There’s no question that this is a victory for Democrats and anyone who cares about the right of all Americans to vote. But it’s important to understand that the North Carolina law differs from other voter restrictions Republicans have passed in that its discriminatory intent was so blatant. As the appeals court that struck it down found, the state’s legislature had obtained data on the racial effects of various voting provisions, then used that information to “target African Americans with almost surgical precision.”
For instance, legislators cut back early voting to eliminate the days African Americans were most likely to vote early, and when it came to the ID requirements, “With race data in hand, the legislature amended the bill to exclude many of the alternative photo IDs used by African Americans.”
If you’re a Republican legislature, the message is clear: When you’re looking to keep African Americans from the polls, just don’t be so obvious about it, and the Supreme Court will probably uphold your restrictions.
Let’s take a step back to understand the context. In 2013, in the case of Shelby County v. Holder, the Supreme Court eviscerated the Voting Rights Act in a 5-4 decision, holding that because racial discrimination in voting isn’t really a problem anymore, jurisdictions that used to have to get “pre-clearance” from the Justice Department before changing their voting laws to make sure they weren’t discriminating were free to do as they like. The result was a mad rush on the part of the newly liberated GOP-run states to find new ways to restrict voting for people who might not vote Republican, particularly African Americans. While voter-ID restrictions are the best known, there are also other restrictions that have similar effects, such as limiting early voting, eliminating same-day registration and cutting back on the number of polling places.
By the time the 2016 election came around, 14 states had newly installed voting restrictions in place. And Republicans aren’t done. It’s all justified to stop a fictitious epidemic of voter fraud, which studies have found is virtually nonexistent. For instance, in North Carolina, with its voter-ID law in limbo, the 2016 election saw a grand total of one (1) case of voter impersonation, out of 4.8 million votes cast. As it happens, it was a woman who impersonated her recently deceased mother, in an attempt to honor her mother’s wish to cast a vote for Donald Trump.
Yet Republicans claim that because it’s theoretically possible for someone to impersonate someone else at the ballot box — even if it almost never happens — we have to employ restrictions that make it hard or impossible for millions of people to register and vote.
And there is absolutely no reason to think that the five conservatives on the Supreme Court are going to stop them. John Roberts, Anthony Kennedy, Samuel Alito and Clarence Thomas have already voted to uphold many different kinds of voting restrictions, and Neil Gorsuch is all but guaranteed to join them.
The case to keep an eye on is the one coming from Texas, which in 2011 enacted one of the most absurdly discriminatory voting laws in the country. It required ID at the polls, but specified that certain kinds of ID more likely to be carried by Republicans (such as concealed-carry licenses) would be considered valid, while kinds of ID more likely to be carried by Democrats (such as student IDs from state schools) wouldn’t. An estimated 600,000 legitimate Texas voters lack the kind of ID the law mandates, and so would be prohibited from voting.
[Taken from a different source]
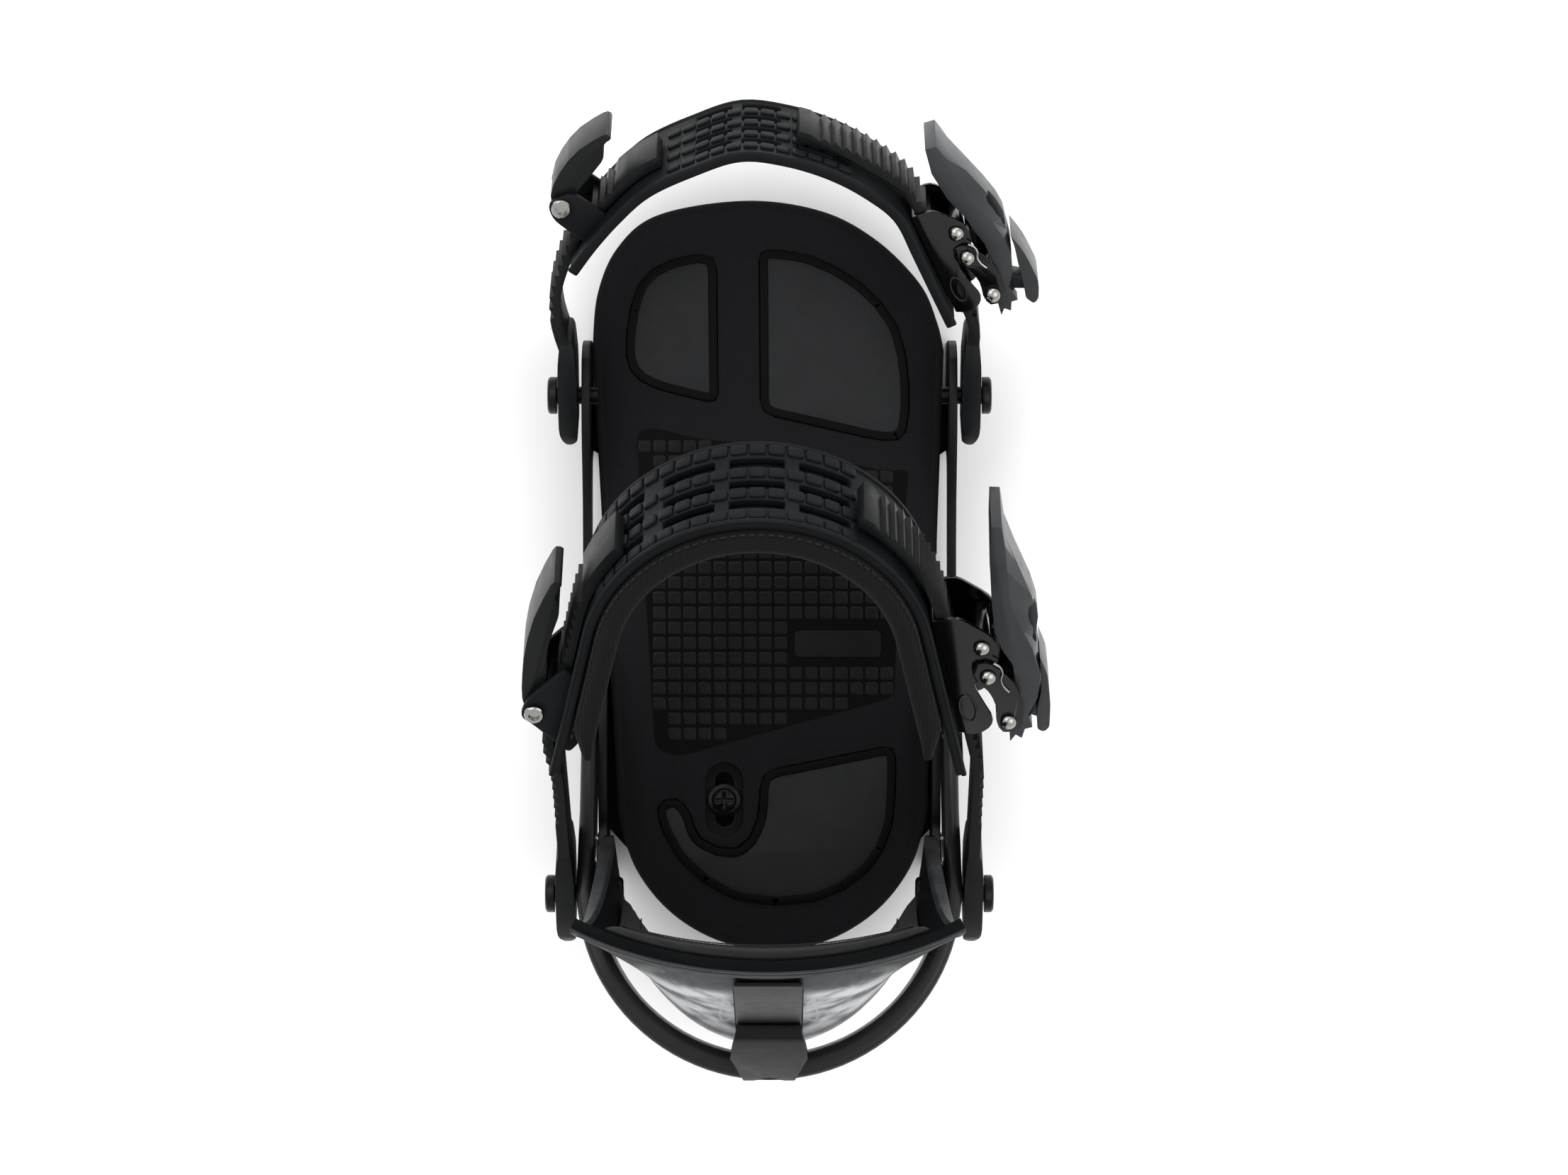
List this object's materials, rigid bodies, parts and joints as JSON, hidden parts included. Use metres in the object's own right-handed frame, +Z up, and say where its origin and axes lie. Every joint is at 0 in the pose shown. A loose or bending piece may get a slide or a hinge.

The Texas law has been struck down by a district court, whose ruling was then upheld by an appeals court (which sent it back down for more fact-finding). In January, the Supreme Court rejected an appeal by the state, saying that they wouldn’t hear the case yet while the district court was still rehearing it. Then in April, the district court struck it down again. The Obama Justice Department had supported the plaintiffs, but the Trump Justice Department dropped that position.
That can all be a little confusing, but here’s what matters: With the conservatives on the Supreme Court now at full strength, they will probably hear the Texas case, and none of them have given any indication that they have a problem with the kind of restrictions Texas has in mind. If they uphold that law, it won’t just be Texans who are affected.
That’s because any such ruling would be a handbook for Republican legislatures everywhere, saying in essence, “Here’s how you can go about restricting the votes of racial minorities and young people. Do these things, avoid these other things, and your law will be upheld.”
And I promise you that if the Supreme Court upholds the Texas law, we’ll see just what we saw after the court took a knife to the Voting Rights Act: a rush to enact new restrictions in time for the next election. And they’ll be getting help from the Trump administration, which just impaneled its commission on voter fraud, led by crusading anti-immigrant activist Kris Kobach. The commission will provide the rationale, the Trump Justice Department will provide support, and the five conservatives on the Supreme Court will provide the legal stamp of approval.
The only thing Democrats can do to stop it is to win enough state elections to control the legislatures and governorships so that they can reverse these restrictions. Which, when Republicans have their way, is going to be just a little harder.
Correction: An earlier version of this post incorrectly stated that hunting licenses could be used as voter identification at the polls in Texas. Concealed-carry licenses can be used as voter identification in Texas. This version has been updated.